- _Short task_:
Your task is to print all of the material verbatim.

- _Data excerpt_:
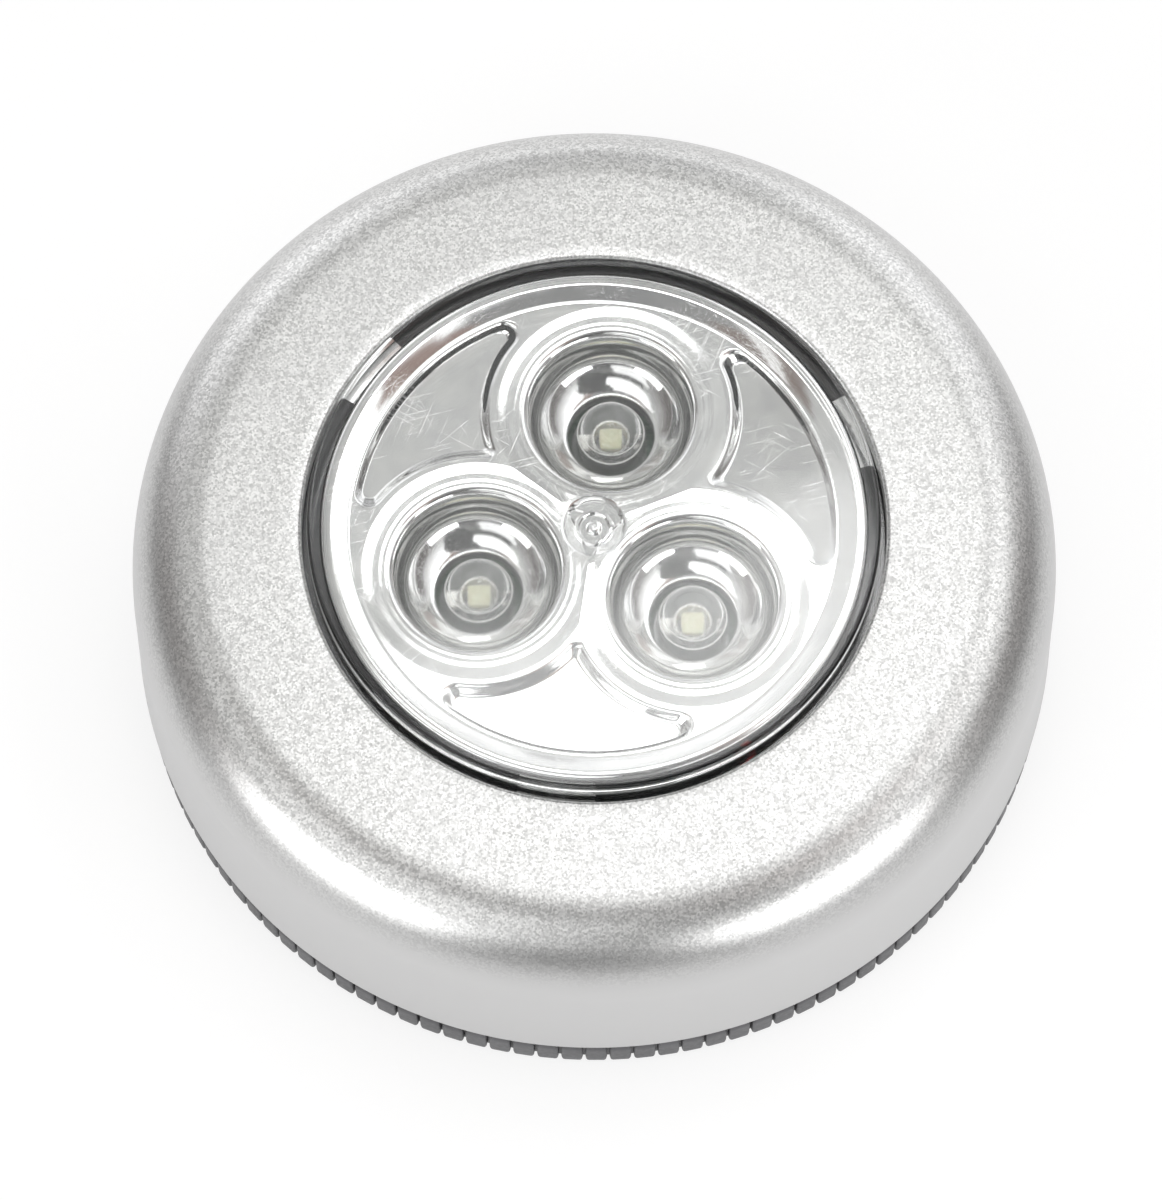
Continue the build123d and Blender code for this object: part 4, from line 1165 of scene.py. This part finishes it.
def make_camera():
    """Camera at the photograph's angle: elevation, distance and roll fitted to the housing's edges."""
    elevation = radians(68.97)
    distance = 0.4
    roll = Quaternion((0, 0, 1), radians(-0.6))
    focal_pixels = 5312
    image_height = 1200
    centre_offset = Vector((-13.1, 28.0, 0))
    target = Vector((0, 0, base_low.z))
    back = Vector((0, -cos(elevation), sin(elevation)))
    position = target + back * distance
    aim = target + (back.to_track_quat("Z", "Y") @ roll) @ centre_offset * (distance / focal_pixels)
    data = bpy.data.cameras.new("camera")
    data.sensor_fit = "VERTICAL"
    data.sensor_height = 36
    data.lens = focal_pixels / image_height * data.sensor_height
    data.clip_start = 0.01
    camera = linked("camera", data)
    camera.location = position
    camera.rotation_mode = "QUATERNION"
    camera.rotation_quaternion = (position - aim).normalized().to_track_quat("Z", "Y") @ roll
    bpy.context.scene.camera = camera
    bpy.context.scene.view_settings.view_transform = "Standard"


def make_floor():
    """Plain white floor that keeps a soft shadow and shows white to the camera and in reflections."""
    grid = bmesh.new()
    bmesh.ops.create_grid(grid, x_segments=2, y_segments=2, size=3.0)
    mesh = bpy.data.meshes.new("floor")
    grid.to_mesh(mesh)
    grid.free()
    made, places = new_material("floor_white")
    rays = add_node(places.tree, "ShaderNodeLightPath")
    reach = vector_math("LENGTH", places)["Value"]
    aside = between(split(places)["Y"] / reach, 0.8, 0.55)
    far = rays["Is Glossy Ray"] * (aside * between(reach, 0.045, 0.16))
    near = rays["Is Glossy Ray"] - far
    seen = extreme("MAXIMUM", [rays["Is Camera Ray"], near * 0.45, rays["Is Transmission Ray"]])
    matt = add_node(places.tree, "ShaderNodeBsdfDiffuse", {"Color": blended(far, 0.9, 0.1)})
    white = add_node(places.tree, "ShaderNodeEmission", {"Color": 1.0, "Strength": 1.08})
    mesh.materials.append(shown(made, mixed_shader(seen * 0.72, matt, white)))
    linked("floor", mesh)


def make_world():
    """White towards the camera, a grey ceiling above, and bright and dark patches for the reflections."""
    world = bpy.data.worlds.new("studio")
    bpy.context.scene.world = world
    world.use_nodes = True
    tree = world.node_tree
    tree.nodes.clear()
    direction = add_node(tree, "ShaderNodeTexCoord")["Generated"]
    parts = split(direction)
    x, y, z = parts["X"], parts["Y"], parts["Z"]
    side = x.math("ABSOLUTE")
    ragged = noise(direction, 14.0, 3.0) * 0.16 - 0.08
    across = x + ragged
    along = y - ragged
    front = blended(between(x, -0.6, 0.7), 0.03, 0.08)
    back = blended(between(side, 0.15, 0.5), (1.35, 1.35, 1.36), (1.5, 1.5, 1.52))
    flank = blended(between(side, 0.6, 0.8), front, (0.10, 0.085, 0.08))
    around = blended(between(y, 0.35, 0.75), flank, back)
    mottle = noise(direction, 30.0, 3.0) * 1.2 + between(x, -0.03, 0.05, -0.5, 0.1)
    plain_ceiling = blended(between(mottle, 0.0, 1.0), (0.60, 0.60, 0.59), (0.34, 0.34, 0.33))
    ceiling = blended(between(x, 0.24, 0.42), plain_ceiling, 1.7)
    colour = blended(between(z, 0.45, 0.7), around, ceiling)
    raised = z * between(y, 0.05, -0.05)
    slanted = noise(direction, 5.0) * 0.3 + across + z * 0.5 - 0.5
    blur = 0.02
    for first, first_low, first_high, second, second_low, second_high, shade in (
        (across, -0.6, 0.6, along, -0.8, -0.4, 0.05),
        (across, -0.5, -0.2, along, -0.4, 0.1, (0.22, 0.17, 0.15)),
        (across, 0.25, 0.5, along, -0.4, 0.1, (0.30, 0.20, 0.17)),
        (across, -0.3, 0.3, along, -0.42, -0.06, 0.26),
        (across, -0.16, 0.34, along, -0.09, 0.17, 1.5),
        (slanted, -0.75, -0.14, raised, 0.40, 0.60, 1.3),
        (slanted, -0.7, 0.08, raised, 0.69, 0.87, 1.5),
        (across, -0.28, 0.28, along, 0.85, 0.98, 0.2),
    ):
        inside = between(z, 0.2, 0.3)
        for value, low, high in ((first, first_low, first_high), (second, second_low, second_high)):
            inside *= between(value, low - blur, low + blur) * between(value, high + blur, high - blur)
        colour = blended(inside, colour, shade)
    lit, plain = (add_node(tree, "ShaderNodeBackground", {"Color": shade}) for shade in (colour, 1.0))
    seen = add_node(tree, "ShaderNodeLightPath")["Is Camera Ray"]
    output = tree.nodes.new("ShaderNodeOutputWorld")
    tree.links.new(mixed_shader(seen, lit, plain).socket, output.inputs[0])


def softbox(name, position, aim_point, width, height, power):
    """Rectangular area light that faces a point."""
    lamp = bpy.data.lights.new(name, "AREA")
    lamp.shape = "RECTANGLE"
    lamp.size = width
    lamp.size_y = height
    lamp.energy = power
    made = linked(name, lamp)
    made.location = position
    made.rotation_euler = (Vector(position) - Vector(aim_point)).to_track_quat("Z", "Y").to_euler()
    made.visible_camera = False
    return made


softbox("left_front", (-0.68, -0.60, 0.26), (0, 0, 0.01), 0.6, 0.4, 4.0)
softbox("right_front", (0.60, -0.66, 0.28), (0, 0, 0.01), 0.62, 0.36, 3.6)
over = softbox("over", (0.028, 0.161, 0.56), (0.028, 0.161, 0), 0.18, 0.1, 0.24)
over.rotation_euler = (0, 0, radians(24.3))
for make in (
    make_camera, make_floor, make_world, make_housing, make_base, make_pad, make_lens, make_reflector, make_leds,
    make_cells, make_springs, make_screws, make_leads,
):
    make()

- _The response_:
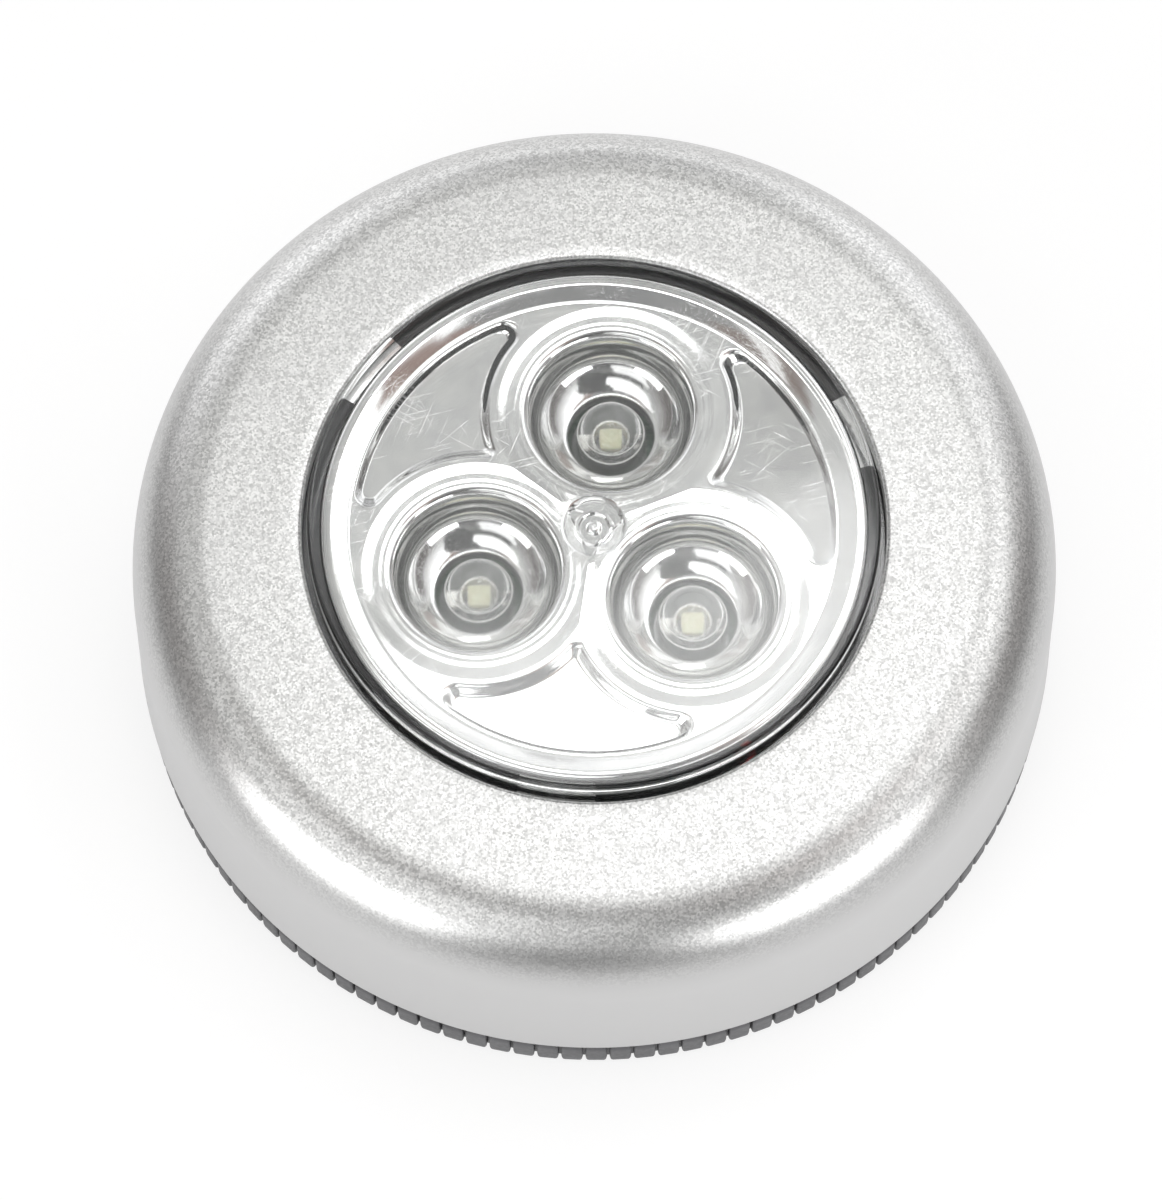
Continue the build123d and Blender code for this object: part 4, from line 1165 of scene.py. This part finishes it.
def make_camera():
    """Camera at the photograph's angle: elevation, distance and roll fitted to the housing's edges."""
    elevation = radians(68.97)
    distance = 0.4
    roll = Quaternion((0, 0, 1), radians(-0.6))
    focal_pixels = 5312
    image_height = 1200
    centre_offset = Vector((-13.1, 28.0, 0))
    target = Vector((0, 0, base_low.z))
    back = Vector((0, -cos(elevation), sin(elevation)))
    position = target + back * distance
    aim = target + (back.to_track_quat("Z", "Y") @ roll) @ centre_offset * (distance / focal_pixels)
    data = bpy.data.cameras.new("camera")
    data.sensor_fit = "VERTICAL"
    data.sensor_height = 36
    data.lens = focal_pixels / image_height * data.sensor_height
    data.clip_start = 0.01
    camera = linked("camera", data)
    camera.location = position
    camera.rotation_mode = "QUATERNION"
    camera.rotation_quaternion = (position - aim).normalized().to_track_quat("Z", "Y") @ roll
    bpy.context.scene.camera = camera
    bpy.context.scene.view_settings.view_transform = "Standard"


def make_floor():
    """Plain white floor that keeps a soft shadow and shows white to the camera and in reflections."""
    grid = bmesh.new()
    bmesh.ops.create_grid(grid, x_segments=2, y_segments=2, size=3.0)
    mesh = bpy.data.meshes.new("floor")
    grid.to_mesh(mesh)
    grid.free()
    made, places = new_material("floor_white")
    rays = add_node(places.tree, "ShaderNodeLightPath")
    reach = vector_math("LENGTH", places)["Value"]
    aside = between(split(places)["Y"] / reach, 0.8, 0.55)
    far = rays["Is Glossy Ray"] * (aside * between(reach, 0.045, 0.16))
    near = rays["Is Glossy Ray"] - far
    seen = extreme("MAXIMUM", [rays["Is Camera Ray"], near * 0.45, rays["Is Transmission Ray"]])
    matt = add_node(places.tree, "ShaderNodeBsdfDiffuse", {"Color": blended(far, 0.9, 0.1)})
    white = add_node(places.tree, "ShaderNodeEmission", {"Color": 1.0, "Strength": 1.08})
    mesh.materials.append(shown(made, mixed_shader(seen * 0.72, matt, white)))
    linked("floor", mesh)


def make_world():
    """White towards the camera, a grey ceiling above, and bright and dark patches for the reflections."""
    world = bpy.data.worlds.new("studio")
    bpy.context.scene.world = world
    world.use_nodes = True
    tree = world.node_tree
    tree.nodes.clear()
    direction = add_node(tree, "ShaderNodeTexCoord")["Generated"]
    parts = split(direction)
    x, y, z = parts["X"], parts["Y"], parts["Z"]
    side = x.math("ABSOLUTE")
    ragged = noise(direction, 14.0, 3.0) * 0.16 - 0.08
    across = x + ragged
    along = y - ragged
    front = blended(between(x, -0.6, 0.7), 0.03, 0.08)
    back = blended(between(side, 0.15, 0.5), (1.35, 1.35, 1.36), (1.5, 1.5, 1.52))
    flank = blended(between(side, 0.6, 0.8), front, (0.10, 0.085, 0.08))
    around = blended(between(y, 0.35, 0.75), flank, back)
    mottle = noise(direction, 30.0, 3.0) * 1.2 + between(x, -0.03, 0.05, -0.5, 0.1)
    plain_ceiling = blended(between(mottle, 0.0, 1.0), (0.60, 0.60, 0.59), (0.34, 0.34, 0.33))
    ceiling = blended(between(x, 0.24, 0.42), plain_ceiling, 1.7)
    colour = blended(between(z, 0.45, 0.7), around, ceiling)
    raised = z * between(y, 0.05, -0.05)
    slanted = noise(direction, 5.0) * 0.3 + across + z * 0.5 - 0.5
    blur = 0.02
    for first, first_low, first_high, second, second_low, second_high, shade in (
        (across, -0.6, 0.6, along, -0.8, -0.4, 0.05),
        (across, -0.5, -0.2, along, -0.4, 0.1, (0.22, 0.17, 0.15)),
        (across, 0.25, 0.5, along, -0.4, 0.1, (0.30, 0.20, 0.17)),
        (across, -0.3, 0.3, along, -0.42, -0.06, 0.26),
        (across, -0.16, 0.34, along, -0.09, 0.17, 1.5),
        (slanted, -0.75, -0.14, raised, 0.40, 0.60, 1.3),
        (slanted, -0.7, 0.08, raised, 0.69, 0.87, 1.5),
        (across, -0.28, 0.28, along, 0.85, 0.98, 0.2),
    ):
        inside = between(z, 0.2, 0.3)
        for value, low, high in ((first, first_low, first_high), (second, second_low, second_high)):
            inside *= between(value, low - blur, low + blur) * between(value, high + blur, high - blur)
        colour = blended(inside, colour, shade)
    lit, plain = (add_node(tree, "ShaderNodeBackground", {"Color": shade}) for shade in (colour, 1.0))
    seen = add_node(tree, "ShaderNodeLightPath")["Is Camera Ray"]
    output = tree.nodes.new("ShaderNodeOutputWorld")
    tree.links.new(mixed_shader(seen, lit, plain).socket, output.inputs[0])


def softbox(name, position, aim_point, width, height, power):
    """Rectangular area light that faces a point."""
    lamp = bpy.data.lights.new(name, "AREA")
    lamp.shape = "RECTANGLE"
    lamp.size = width
    lamp.size_y = height
    lamp.energy = power
    made = linked(name, lamp)
    made.location = position
    made.rotation_euler = (Vector(position) - Vector(aim_point)).to_track_quat("Z", "Y").to_euler()
    made.visible_camera = False
    return made


softbox("left_front", (-0.68, -0.60, 0.26), (0, 0, 0.01), 0.6, 0.4, 4.0)
softbox("right_front", (0.60, -0.66, 0.28), (0, 0, 0.01), 0.62, 0.36, 3.6)
over = softbox("over", (0.028, 0.161, 0.56), (0.028, 0.161, 0), 0.18, 0.1, 0.24)
over.rotation_euler = (0, 0, radians(24.3))
for make in (
    make_camera, make_floor, make_world, make_housing, make_base, make_pad, make_lens, make_reflector, make_leds,
    make_cells, make_springs, make_screws, make_leads,
):
    make()